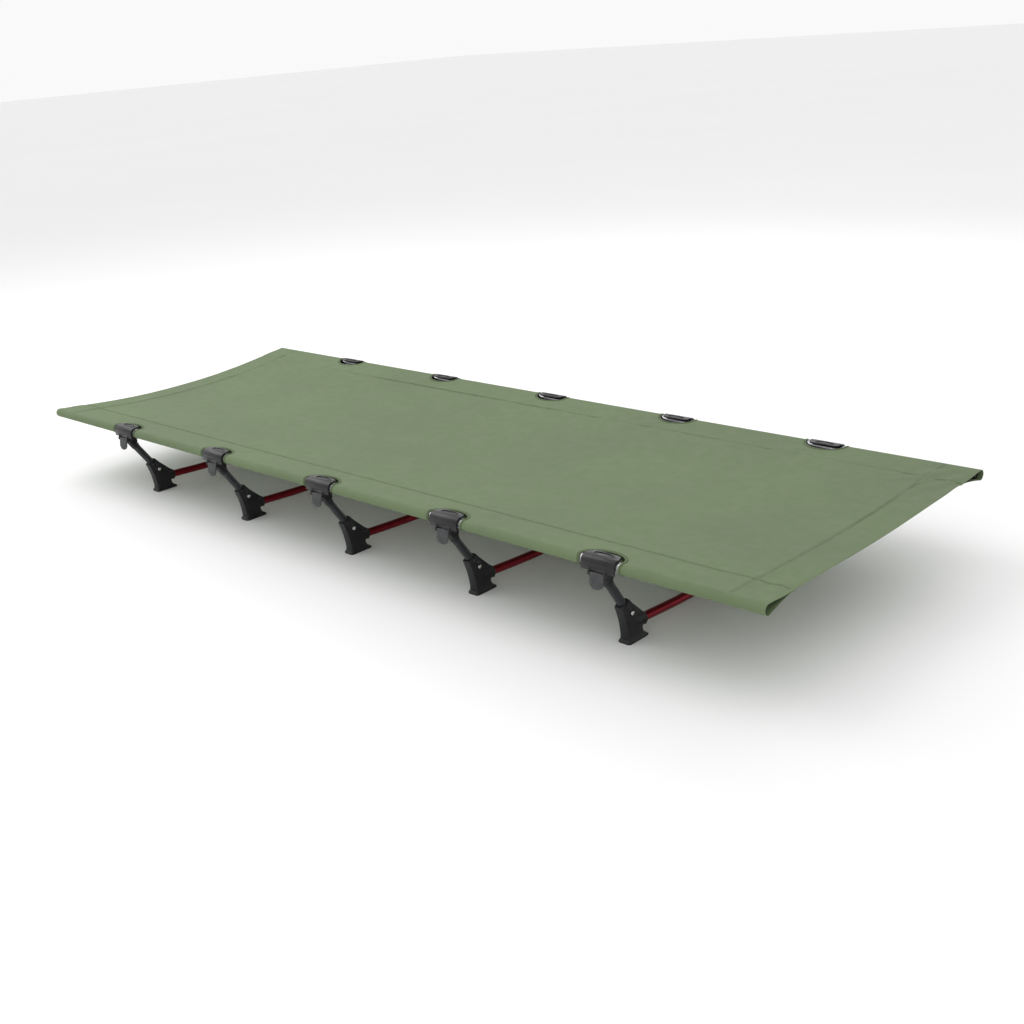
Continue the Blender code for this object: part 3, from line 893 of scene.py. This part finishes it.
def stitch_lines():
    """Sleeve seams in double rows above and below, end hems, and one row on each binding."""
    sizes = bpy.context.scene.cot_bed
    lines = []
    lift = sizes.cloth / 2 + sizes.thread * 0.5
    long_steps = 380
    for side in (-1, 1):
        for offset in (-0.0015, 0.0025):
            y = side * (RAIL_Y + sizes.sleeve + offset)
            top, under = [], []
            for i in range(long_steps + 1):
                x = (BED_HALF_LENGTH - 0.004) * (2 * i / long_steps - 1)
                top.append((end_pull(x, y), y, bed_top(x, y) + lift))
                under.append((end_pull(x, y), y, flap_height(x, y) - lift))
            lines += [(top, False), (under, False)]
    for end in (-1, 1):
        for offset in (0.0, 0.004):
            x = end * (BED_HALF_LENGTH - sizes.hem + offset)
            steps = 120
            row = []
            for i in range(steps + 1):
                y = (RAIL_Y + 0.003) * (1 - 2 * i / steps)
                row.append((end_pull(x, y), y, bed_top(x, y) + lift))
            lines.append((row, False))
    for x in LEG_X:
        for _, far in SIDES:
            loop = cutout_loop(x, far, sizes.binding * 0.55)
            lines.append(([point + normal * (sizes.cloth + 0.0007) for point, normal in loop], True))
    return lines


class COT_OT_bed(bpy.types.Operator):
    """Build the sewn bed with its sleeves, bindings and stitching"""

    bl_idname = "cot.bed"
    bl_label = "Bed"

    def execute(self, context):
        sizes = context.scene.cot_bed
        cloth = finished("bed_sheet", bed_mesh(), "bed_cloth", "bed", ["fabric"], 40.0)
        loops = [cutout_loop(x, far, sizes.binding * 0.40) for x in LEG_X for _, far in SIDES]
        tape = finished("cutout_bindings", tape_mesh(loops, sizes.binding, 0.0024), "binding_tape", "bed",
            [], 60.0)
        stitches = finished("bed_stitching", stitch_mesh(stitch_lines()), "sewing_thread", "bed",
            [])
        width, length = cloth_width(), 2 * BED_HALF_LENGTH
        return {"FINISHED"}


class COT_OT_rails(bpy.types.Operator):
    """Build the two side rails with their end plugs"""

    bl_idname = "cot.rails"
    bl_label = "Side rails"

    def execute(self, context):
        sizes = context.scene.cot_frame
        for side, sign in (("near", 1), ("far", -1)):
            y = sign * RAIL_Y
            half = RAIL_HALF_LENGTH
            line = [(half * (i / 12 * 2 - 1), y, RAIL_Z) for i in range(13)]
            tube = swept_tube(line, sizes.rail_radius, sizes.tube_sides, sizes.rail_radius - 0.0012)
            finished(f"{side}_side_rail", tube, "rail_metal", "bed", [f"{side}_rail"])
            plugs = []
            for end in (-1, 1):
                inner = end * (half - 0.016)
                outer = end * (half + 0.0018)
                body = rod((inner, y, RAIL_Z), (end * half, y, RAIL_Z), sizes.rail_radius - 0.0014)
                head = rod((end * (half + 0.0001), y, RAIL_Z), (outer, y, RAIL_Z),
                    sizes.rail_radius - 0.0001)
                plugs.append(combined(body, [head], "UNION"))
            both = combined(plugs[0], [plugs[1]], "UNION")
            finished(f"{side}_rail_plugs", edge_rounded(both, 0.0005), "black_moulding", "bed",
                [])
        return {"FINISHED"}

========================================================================

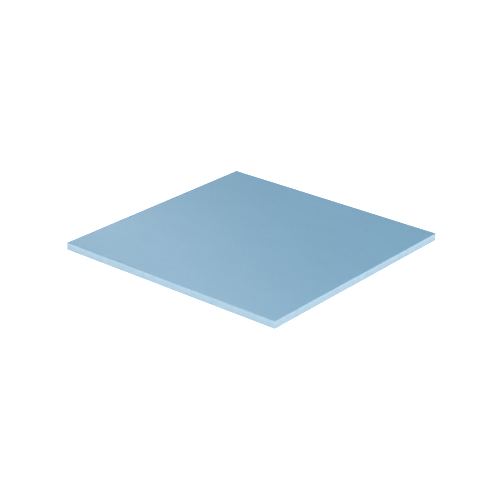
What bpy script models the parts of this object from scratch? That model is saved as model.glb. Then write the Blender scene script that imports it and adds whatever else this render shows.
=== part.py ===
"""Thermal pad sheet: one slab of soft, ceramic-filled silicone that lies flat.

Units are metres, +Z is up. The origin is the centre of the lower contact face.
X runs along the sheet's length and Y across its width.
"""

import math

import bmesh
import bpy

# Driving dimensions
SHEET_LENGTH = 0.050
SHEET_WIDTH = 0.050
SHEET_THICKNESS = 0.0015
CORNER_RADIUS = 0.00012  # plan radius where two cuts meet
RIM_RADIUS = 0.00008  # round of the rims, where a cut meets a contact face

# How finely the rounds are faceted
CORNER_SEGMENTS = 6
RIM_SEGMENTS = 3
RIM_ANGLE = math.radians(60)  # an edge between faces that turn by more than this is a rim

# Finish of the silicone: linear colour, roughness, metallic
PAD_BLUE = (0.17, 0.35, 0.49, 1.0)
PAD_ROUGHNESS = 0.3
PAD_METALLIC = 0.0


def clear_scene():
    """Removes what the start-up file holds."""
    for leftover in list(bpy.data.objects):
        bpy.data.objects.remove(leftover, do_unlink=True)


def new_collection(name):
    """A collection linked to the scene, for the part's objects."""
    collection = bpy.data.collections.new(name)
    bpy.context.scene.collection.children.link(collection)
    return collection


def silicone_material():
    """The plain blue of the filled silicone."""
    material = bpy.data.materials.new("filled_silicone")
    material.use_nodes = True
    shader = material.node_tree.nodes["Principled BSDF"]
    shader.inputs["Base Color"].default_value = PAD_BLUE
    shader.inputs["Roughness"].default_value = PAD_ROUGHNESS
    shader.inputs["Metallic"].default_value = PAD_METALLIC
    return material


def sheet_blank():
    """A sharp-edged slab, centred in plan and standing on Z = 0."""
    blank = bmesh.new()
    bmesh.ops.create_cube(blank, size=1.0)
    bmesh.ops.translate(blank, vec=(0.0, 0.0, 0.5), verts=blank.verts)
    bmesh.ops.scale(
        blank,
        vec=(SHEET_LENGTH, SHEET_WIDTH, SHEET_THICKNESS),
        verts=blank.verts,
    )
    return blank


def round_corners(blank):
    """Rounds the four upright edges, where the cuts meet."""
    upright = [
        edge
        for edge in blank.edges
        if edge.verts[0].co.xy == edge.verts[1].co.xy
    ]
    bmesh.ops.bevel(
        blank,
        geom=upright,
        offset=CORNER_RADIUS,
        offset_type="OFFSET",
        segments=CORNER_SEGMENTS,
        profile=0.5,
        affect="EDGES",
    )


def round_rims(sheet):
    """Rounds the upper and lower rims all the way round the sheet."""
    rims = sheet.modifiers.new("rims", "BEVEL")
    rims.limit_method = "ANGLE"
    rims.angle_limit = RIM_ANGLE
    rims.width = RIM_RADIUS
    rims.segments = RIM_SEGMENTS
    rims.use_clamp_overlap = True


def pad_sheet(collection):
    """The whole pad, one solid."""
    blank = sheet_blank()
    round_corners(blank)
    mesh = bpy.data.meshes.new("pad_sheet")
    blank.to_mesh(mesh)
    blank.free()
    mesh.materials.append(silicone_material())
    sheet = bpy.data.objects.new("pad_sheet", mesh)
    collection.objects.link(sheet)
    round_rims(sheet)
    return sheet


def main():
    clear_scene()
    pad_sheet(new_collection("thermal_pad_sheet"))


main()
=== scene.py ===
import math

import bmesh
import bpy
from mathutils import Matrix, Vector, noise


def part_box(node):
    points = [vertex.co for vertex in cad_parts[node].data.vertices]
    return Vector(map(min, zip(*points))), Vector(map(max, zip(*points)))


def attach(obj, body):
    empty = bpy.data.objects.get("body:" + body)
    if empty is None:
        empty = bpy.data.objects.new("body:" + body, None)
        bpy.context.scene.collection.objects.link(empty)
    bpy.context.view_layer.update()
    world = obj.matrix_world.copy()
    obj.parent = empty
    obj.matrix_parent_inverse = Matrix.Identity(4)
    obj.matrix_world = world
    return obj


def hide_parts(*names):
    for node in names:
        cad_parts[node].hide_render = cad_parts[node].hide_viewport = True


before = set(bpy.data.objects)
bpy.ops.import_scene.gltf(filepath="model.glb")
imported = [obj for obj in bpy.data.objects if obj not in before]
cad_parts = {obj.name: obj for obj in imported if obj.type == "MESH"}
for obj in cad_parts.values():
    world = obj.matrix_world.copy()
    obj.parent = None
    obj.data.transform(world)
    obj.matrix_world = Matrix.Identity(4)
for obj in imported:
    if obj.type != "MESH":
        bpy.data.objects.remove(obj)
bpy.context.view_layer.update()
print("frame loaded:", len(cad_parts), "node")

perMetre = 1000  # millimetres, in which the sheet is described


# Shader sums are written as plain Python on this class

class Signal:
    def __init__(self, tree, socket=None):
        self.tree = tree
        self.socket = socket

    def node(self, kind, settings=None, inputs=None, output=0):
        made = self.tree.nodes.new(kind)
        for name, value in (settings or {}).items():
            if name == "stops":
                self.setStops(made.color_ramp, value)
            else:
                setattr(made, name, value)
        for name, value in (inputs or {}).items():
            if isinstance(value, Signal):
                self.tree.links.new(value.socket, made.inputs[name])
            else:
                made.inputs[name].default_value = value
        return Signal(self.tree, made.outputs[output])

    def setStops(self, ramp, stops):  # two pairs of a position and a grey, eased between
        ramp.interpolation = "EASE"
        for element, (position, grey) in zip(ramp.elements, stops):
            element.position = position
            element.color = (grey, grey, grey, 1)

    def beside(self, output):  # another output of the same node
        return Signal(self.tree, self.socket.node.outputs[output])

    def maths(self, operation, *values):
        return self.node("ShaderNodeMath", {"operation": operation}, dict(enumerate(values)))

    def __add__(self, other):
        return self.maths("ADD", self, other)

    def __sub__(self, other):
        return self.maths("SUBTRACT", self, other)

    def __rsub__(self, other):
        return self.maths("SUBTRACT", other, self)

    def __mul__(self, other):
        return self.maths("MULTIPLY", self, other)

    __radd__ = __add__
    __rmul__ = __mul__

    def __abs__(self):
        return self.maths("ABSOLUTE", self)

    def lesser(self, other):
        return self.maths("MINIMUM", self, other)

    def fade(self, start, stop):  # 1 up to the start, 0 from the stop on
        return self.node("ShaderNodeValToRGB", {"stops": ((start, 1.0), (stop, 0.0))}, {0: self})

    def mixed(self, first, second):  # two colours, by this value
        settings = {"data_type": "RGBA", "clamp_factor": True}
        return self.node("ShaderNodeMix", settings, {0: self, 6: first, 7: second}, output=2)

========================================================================

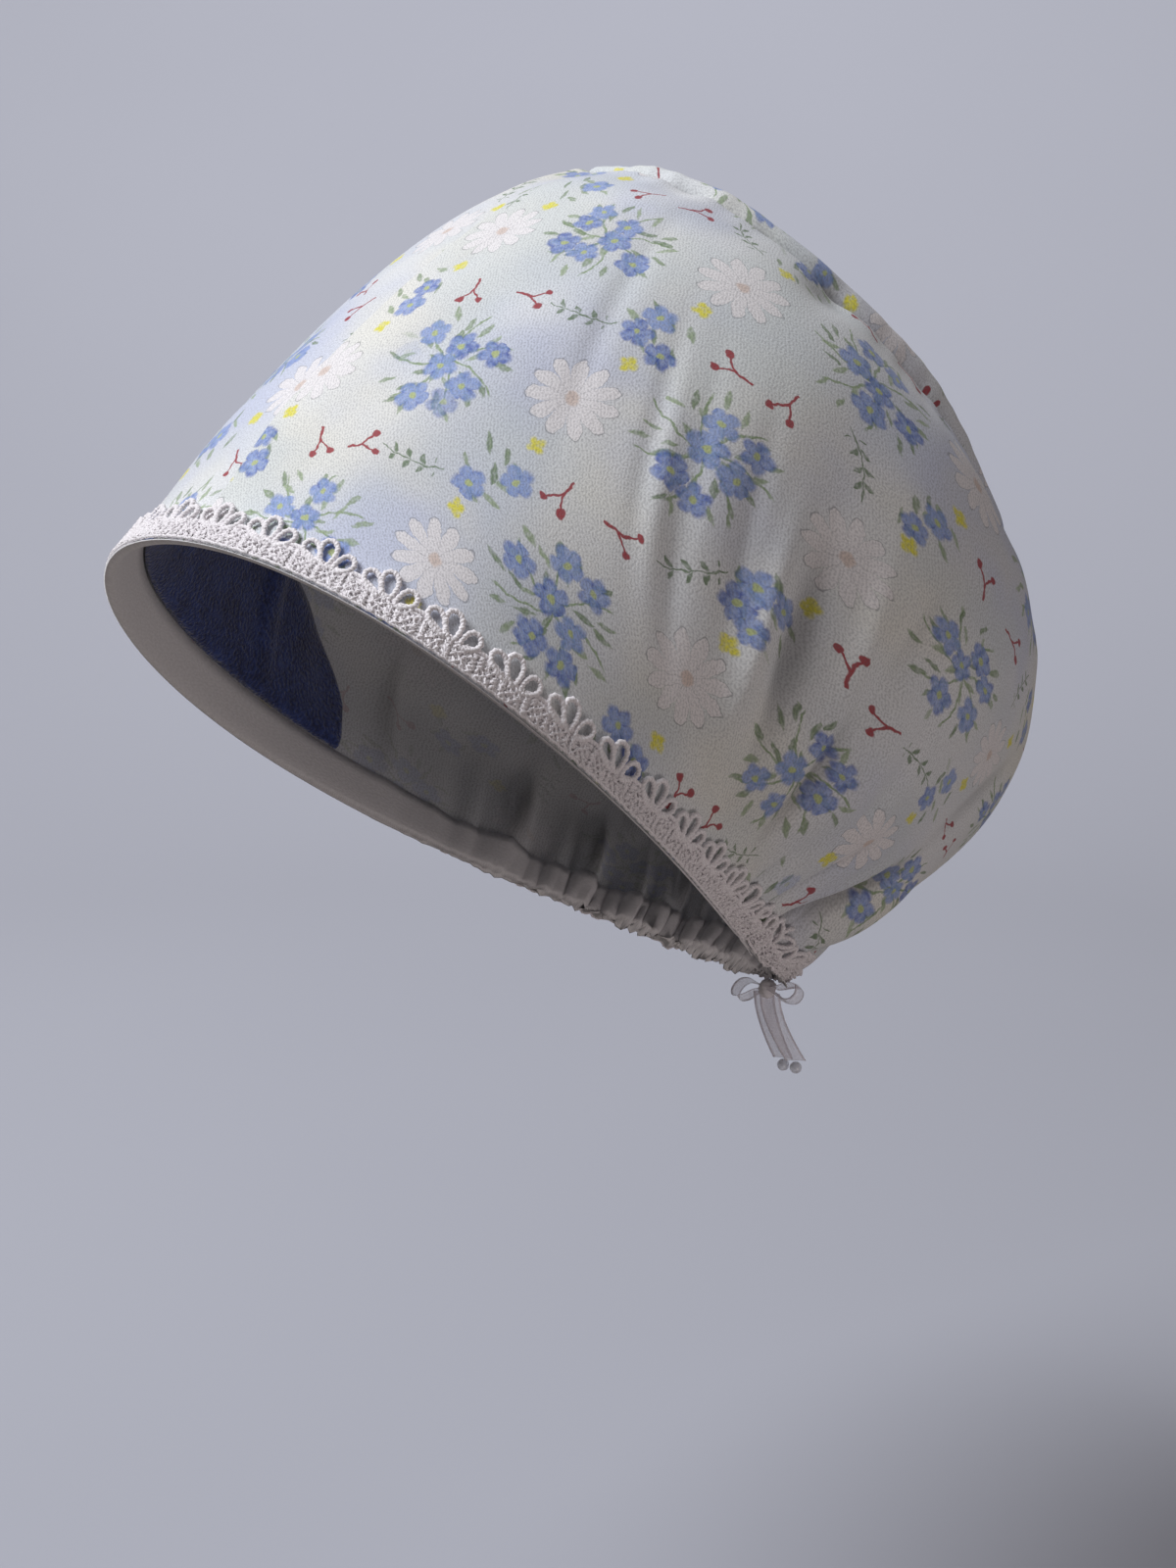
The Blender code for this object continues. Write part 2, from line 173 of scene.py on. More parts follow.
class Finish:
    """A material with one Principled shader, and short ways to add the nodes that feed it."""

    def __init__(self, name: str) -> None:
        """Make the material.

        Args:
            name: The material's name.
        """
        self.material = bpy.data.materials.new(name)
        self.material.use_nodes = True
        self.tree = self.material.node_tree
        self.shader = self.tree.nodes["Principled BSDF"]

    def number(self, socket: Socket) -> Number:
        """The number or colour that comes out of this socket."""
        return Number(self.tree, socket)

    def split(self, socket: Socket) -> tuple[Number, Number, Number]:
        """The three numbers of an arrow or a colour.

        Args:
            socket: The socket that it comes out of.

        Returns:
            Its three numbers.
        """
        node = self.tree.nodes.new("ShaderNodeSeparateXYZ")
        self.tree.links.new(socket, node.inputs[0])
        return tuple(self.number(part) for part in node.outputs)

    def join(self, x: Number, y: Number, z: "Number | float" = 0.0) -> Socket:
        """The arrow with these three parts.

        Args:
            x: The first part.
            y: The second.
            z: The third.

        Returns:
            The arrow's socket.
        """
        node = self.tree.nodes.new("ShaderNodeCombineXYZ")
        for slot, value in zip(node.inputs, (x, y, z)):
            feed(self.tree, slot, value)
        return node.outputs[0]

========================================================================

§ **Exercise brief**:
Give again the run of lines that opens at the line with "blank.to_mesh(mesh)" and closes at the line with "# Shader sums", exactly, and only that run.

§ **Task output**:
    blank.to_mesh(mesh)
    blank.free()
    mesh.materials.append(silicone_material())
    sheet = bpy.data.objects.new("pad_sheet", mesh)
    collection.objects.link(sheet)
    round_rims(sheet)
    return sheet


def main():
    clear_scene()
    pad_sheet(new_collection("thermal_pad_sheet"))


main()
=== scene.py ===
import math

import bmesh
import bpy
from mathutils import Matrix, Vector, noise


def part_box(node):
    points = [vertex.co for vertex in cad_parts[node].data.vertices]
    return Vector(map(min, zip(*points))), Vector(map(max, zip(*points)))


def attach(obj, body):
    empty = bpy.data.objects.get("body:" + body)
    if empty is None:
        empty = bpy.data.objects.new("body:" + body, None)
        bpy.context.scene.collection.objects.link(empty)
    bpy.context.view_layer.update()
    world = obj.matrix_world.copy()
    obj.parent = empty
    obj.matrix_parent_inverse = Matrix.Identity(4)
    obj.matrix_world = world
    return obj


def hide_parts(*names):
    for node in names:
        cad_parts[node].hide_render = cad_parts[node].hide_viewport = True


before = set(bpy.data.objects)
bpy.ops.import_scene.gltf(filepath="model.glb")
imported = [obj for obj in bpy.data.objects if obj not in before]
cad_parts = {obj.name: obj for obj in imported if obj.type == "MESH"}
for obj in cad_parts.values():
    world = obj.matrix_world.copy()
    obj.parent = None
    obj.data.transform(world)
    obj.matrix_world = Matrix.Identity(4)
for obj in imported:
    if obj.type != "MESH":
        bpy.data.objects.remove(obj)
bpy.context.view_layer.update()
print("frame loaded:", len(cad_parts), "node")

perMetre = 1000  # millimetres, in which the sheet is described


# Shader sums are written as plain Python on this class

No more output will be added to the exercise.